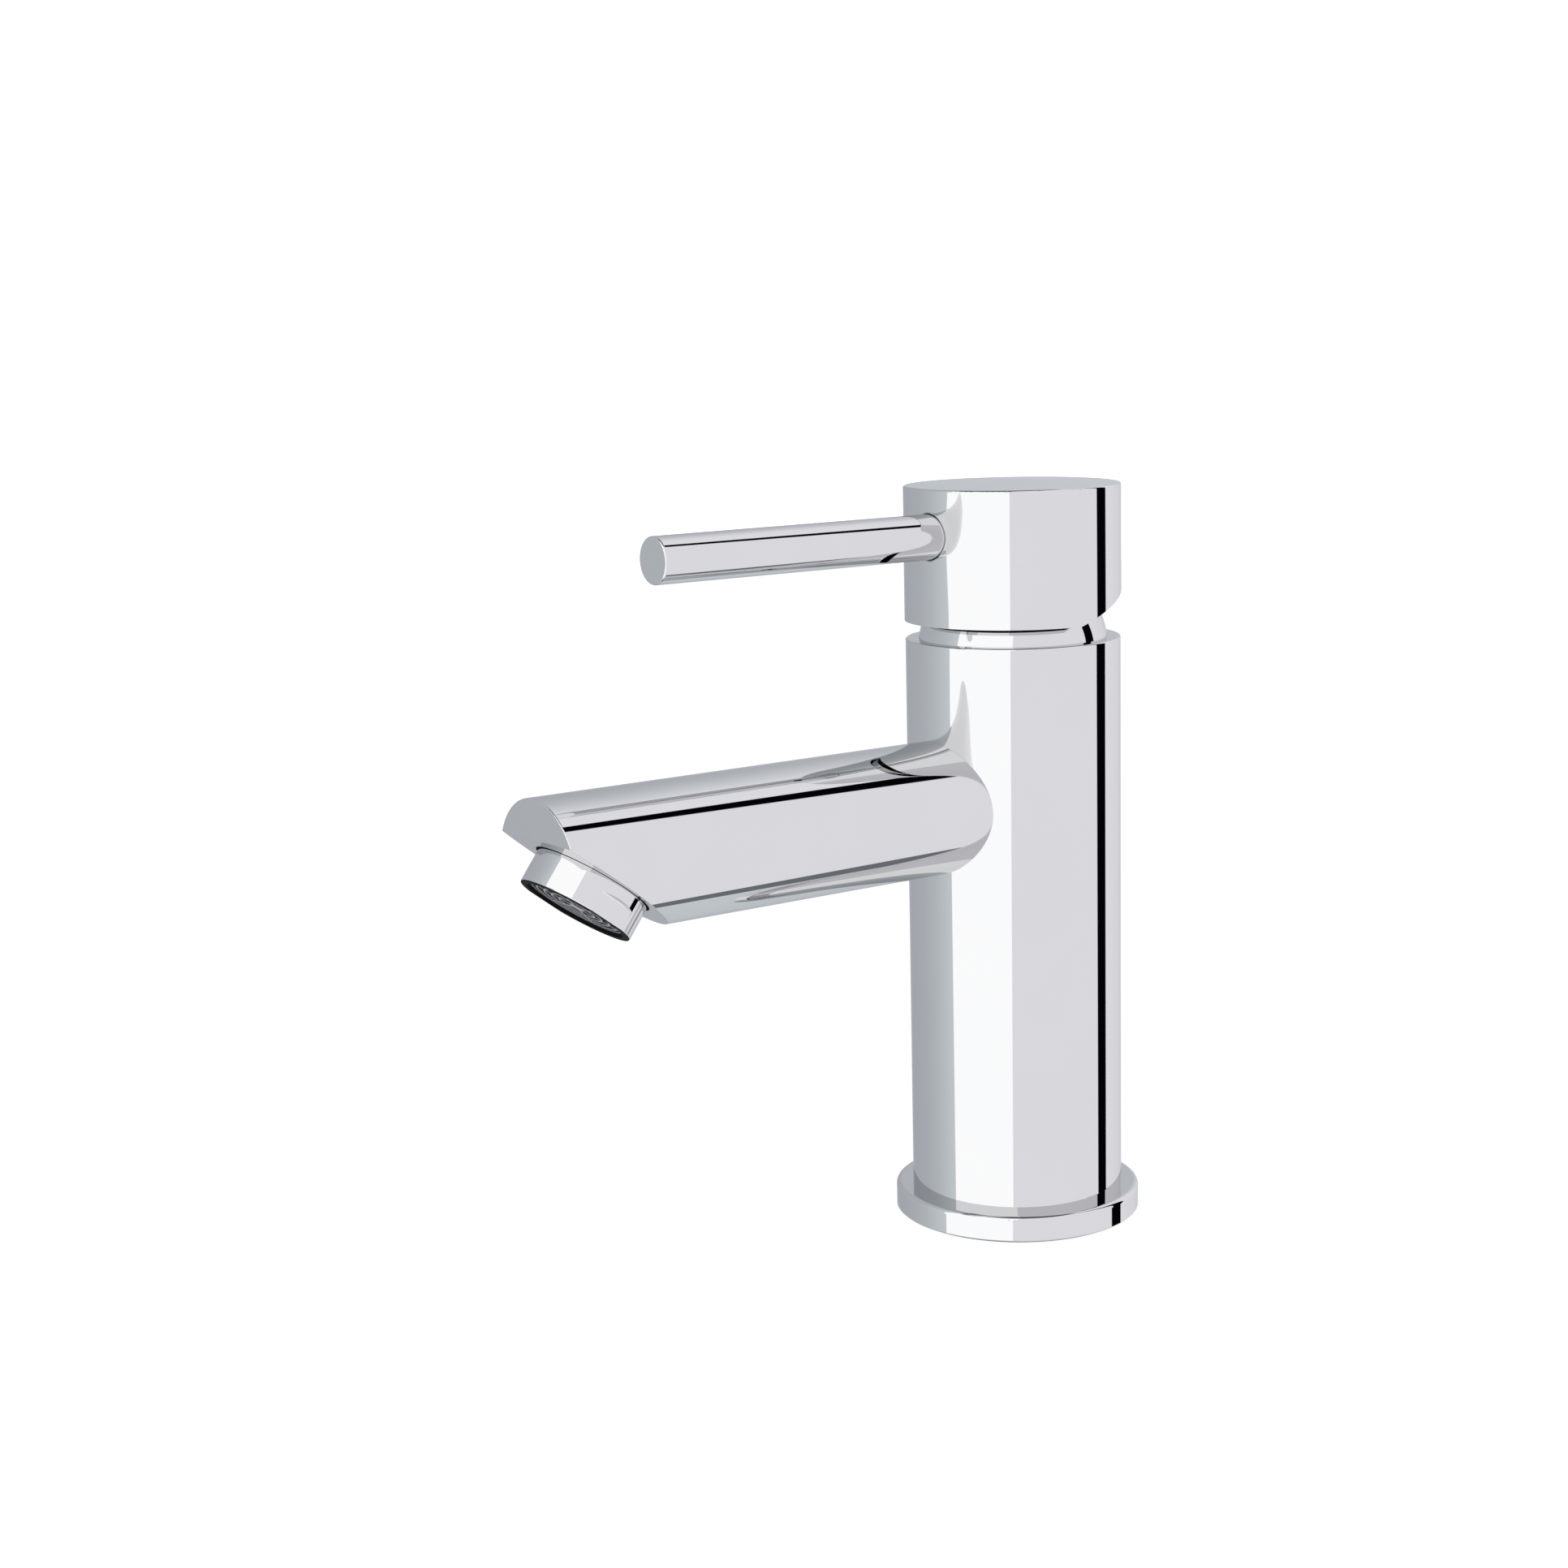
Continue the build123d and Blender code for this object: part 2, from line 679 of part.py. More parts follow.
def make_moving_disc():
    """Ceramic disc with a mixing pocket underneath, which slides over the fixed disc."""
    with BuildPart() as disc:
        with BuildSketch(Plane.XY.offset(moving_disc_z)):
            Circle(moving_disc_r)
        extrude(amount=carrier_z - moving_disc_z)
        # the pocket starts behind the shut inlets
        front = port_y + port_hole_r + pocket_land
        with BuildSketch(Plane.XY.offset(moving_disc_z)):
            Circle(pocket_r)
            with Locations((0, front - pocket_r)):
                Rectangle(2 * pocket_r, 2 * pocket_r, mode=Mode.SUBTRACT)
        extrude(amount=pocket_depth, mode=Mode.SUBTRACT)
    disc.part.label = "moving_disc"
    return disc.part


slot_x, slot_y = 8.8, 2 * foot_r + 0.3
carrier_h, carrier_floor = 4.2, 0.2


def make_disc_carrier():
    """Plastic carrier on the moving disc, with the slot that the spindle's foot pushes."""
    with BuildPart() as carrier:
        with BuildSketch(Plane.XY.offset(carrier_z)):
            Circle(moving_disc_r)
        extrude(amount=carrier_h)
        with BuildSketch(Plane.XY.offset(carrier_z + carrier_floor)):
            Rectangle(slot_x, slot_y)
        extrude(amount=carrier_h, mode=Mode.SUBTRACT)
    carrier.part.label = "disc_carrier"
    return carrier.part


# ---------------------------------------------------------------- handle

stem_half = 3.8
stem_top = 151.5
socket_gap = 0.06
spindle_foot_half = 4.0
arm_y = 4.4
lever_in = 19.5  # the rod's inner end, just inside the cap's wall
lever_gap = 0.05
hex_half, hex_depth = 1.5, 3.0


def make_spindle():
    """Steel lever of the cartridge: foot, arm, pivot block and square stem."""
    with BuildPart() as spindle:
        with BuildSketch(Plane.YZ.offset(-spindle_foot_half)):
            with Locations((0, foot_z)):
                Circle(foot_r)
        extrude(amount=2 * spindle_foot_half)
        with BuildSketch(Plane.YZ.offset(-stem_half)):
            with Locations((0, (foot_z + pivot_z) / 2)):
                Rectangle(arm_y, foot_drop)
            with Locations((0, pivot_z + 0.25)):
                Rectangle(block_y, block_z)
            with Locations((0, (pivot_z + stem_top) / 2)):
                Rectangle(2 * stem_half, stem_top - pivot_z)
        extrude(amount=2 * stem_half)
        with BuildSketch(Plane.YZ.offset(-stem_half)):
            with Locations((0, pivot_z)):
                Circle(pin_r + running)
        extrude(amount=2 * stem_half, mode=Mode.SUBTRACT)
        chamfer(spindle.edges().group_by(Axis.Z)[-1], length=0.5)
    spindle.part.label = "spindle"
    return spindle.part


cap_wall, cap_roof = 1.85, 2.5
boss_r, boss_z = 7.6, 143.5
bridge_r, bridge_in = 6.0, 3.0  # the threaded bridge from the boss to the wall
screw_r = 2.5  # M6, at its root


def make_handle_cap():
    """Cast cap: thin wall, boss with a square socket, and a threaded bridge for the lever."""
    inner_r = cap_r - cap_wall
    roof_z = cap_top - cap_roof
    with BuildPart() as cap:
        with BuildSketch(Plane.XY.offset(cap_bottom)):
            Circle(cap_r)
        extrude(amount=cap_top - cap_bottom)
        # the rise at the back of the underside
        with BuildSketch(Plane.YZ.offset(-cap_d)):
            with BuildLine():
                Polyline(
                    (cap_cut_y, cap_bottom),
                    (cap_d, cap_bottom + (cap_d - cap_cut_y) * tan(radians(cap_cut_deg))),
                    (cap_d, cap_bottom - 5),
                    (cap_cut_y, cap_bottom - 5),
                    close=True,
                )
            make_face()
        extrude(amount=2 * cap_d, mode=Mode.SUBTRACT)
        fillet(cap.edges().filter_by(GeomType.CIRCLE).sort_by(Axis.Z)[-1], radius=0.45)
        with BuildSketch(Plane.XY.offset(cap_bottom - 5)):
            Circle(inner_r)
        extrude(amount=roof_z - cap_bottom + 5, mode=Mode.SUBTRACT)
        with BuildSketch(Plane.XY.offset(boss_z)):
            Circle(boss_r)
        extrude(amount=roof_z - boss_z + 0.5)
        with BuildSketch(lever_plane.offset(boss_r - bridge_in)):
            Circle(bridge_r)
        extrude(amount=inner_r - boss_r + bridge_in)
        with BuildSketch(Plane.XY.offset(boss_z - bridge_r)):
            Rectangle(*[2 * (stem_half + socket_gap)] * 2)
        extrude(amount=stem_top + 0.5 - boss_z + bridge_r, mode=Mode.SUBTRACT)
        with BuildSketch(lever_plane):
            Circle(screw_r)
        extrude(amount=cap_d, mode=Mode.SUBTRACT)
        with BuildSketch(lever_plane.offset(lever_in)):
            Circle(lever_r + lever_gap)
        extrude(amount=cap_d, mode=Mode.SUBTRACT)
        # fine rounding of the lever hole's outer edge
        mouth = cap.edges().filter_by_position(Axis.Y, -cap_r, -cap_r + cap_wall / 2)
        mouth = mouth.filter_by_position(Axis.Z, lever_z - lever_r, lever_z + lever_r)
        fillet(mouth, radius=0.35)
    cap.part.label = "handle_cap"
    return cap.part


stud_reach = 12.0  # depth of the rod's thread
stud_from, stud_to = 12.4, 30.5
grub_from, grub_to = stem_half + 0.08, 12.2


def make_lever_rod():
    """Plain round rod, threaded at its inner end."""
    with BuildPart() as rod:
        with BuildSketch(lever_plane.offset(lever_in)):
            Circle(lever_r)
        extrude(amount=lever_end - lever_in)
        fillet(rod.edges().filter_by(GeomType.CIRCLE).sort_by(Axis.Y)[0], radius=0.4)
        with BuildSketch(lever_plane.offset(lever_in)):
            Circle(screw_r)
        extrude(amount=stud_reach, mode=Mode.SUBTRACT)
    rod.part.label = "lever_rod"
    return rod.part


def make_screw(name, start, end):
    """Headless M6 screw on the lever's axis, with a hexagon socket in its outer end."""
    with BuildPart() as screw:
        with BuildSketch(lever_plane.offset(start)):
            Circle(screw_r - 0.05)
        extrude(amount=end - start)
        chamfer(screw.edges().filter_by(GeomType.CIRCLE), length=0.3)
        with BuildSketch(lever_plane.offset(end)):
            RegularPolygon(radius=hex_half, side_count=6, major_radius=False)
        extrude(amount=-hex_depth, mode=Mode.SUBTRACT)
    screw.part.label = name
    return screw.part


pieces = [
    make_base_seal(),
    make_base_ring(),
    make_column(),
    make_spout(),
    make_aerator_housing(),
    make_aerator_washer(),
    make_aerator_sieve(),
    make_aerator_jet_plate(),
    make_aerator_screens(),
    make_aerator_grid(),
    make_aerator_sleeve(),
    make_port_seals(),
    make_cartridge_base(),
    make_disc_seals(),
    make_fixed_disc(),
    make_cartridge_housing(),
    make_retaining_nut(),
    make_dome_ring(),
    make_dome_cover(),
    make_swivel_collar(),
    make_collar_seal(),
    make_pivot_pin(),
    make_moving_disc(),
    make_disc_carrier(),
    make_spindle(),
    make_handle_cap(),
    make_lever_rod(),
    make_screw("lever_stud", stud_from, stud_to),
    make_screw("cap_grub_screw", grub_from, grub_to),
]

os.makedirs("parts", exist_ok=True)
for piece in pieces:
    export_step(piece, f"parts/{piece.label}.step")
print(len(pieces), "pieces")
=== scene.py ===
# %% [markdown]
# # A single-lever basin mixer in polished chrome
# The tap is a turned brass column with a brazed spout, a ball-shaped cover and a round cap with a
# pin lever, all chrome plated. Its CAD pieces already have the right shape and place, so this file
# adds what CAD doesn't hold: the studio around the tap, the finishes, and the fine pieces such as
# threads and woven screens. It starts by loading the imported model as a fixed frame.

# %% Load the frame
import math

import bmesh
import bpy
from mathutils import Matrix, Vector


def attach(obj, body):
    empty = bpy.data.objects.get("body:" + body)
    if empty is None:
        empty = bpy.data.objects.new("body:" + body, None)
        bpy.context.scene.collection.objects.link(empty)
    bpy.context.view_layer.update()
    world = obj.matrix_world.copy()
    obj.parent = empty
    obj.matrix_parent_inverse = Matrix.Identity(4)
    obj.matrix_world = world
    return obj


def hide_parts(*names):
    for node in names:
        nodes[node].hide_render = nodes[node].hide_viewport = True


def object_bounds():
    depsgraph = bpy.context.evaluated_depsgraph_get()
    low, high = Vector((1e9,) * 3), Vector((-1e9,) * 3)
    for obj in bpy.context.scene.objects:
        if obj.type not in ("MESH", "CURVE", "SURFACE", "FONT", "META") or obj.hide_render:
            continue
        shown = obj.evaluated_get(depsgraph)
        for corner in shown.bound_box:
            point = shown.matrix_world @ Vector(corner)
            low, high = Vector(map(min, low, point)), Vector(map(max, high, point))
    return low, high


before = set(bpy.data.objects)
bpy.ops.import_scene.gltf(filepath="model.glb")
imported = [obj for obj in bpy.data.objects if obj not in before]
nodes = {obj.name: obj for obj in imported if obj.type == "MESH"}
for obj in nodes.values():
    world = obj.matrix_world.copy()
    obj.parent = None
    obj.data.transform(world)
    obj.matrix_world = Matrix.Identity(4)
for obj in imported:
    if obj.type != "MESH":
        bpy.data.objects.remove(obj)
cad_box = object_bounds()
mm = 0.001

# %% [markdown]
# ## The camera
# A tap like this is catalogued from a low three-quarter view, with a lens longer than normal so
# that the column doesn't flare. The camera could be aimed with a Track To constraint, but a
# hand-held camera also has a little yaw and roll. So its three directions are worked out from
# where it stands and how it is turned, and go straight into its matrix.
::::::
» **Task details**: Start with the line that holds "for piece in" and finish with the line that holds "# threads and". Transcribe each line in between exactly, and those two as well.

» **Written solution**:
for piece in pieces:
    export_step(piece, f"parts/{piece.label}.step")
print(len(pieces), "pieces")
=== scene.py ===
# %% [markdown]
# # A single-lever basin mixer in polished chrome
# The tap is a turned brass column with a brazed spout, a ball-shaped cover and a round cap with a
# pin lever, all chrome plated. Its CAD pieces already have the right shape and place, so this file
# adds what CAD doesn't hold: the studio around the tap, the finishes, and the fine pieces such as
# threads and woven screens. It starts by loading the imported model as a fixed frame.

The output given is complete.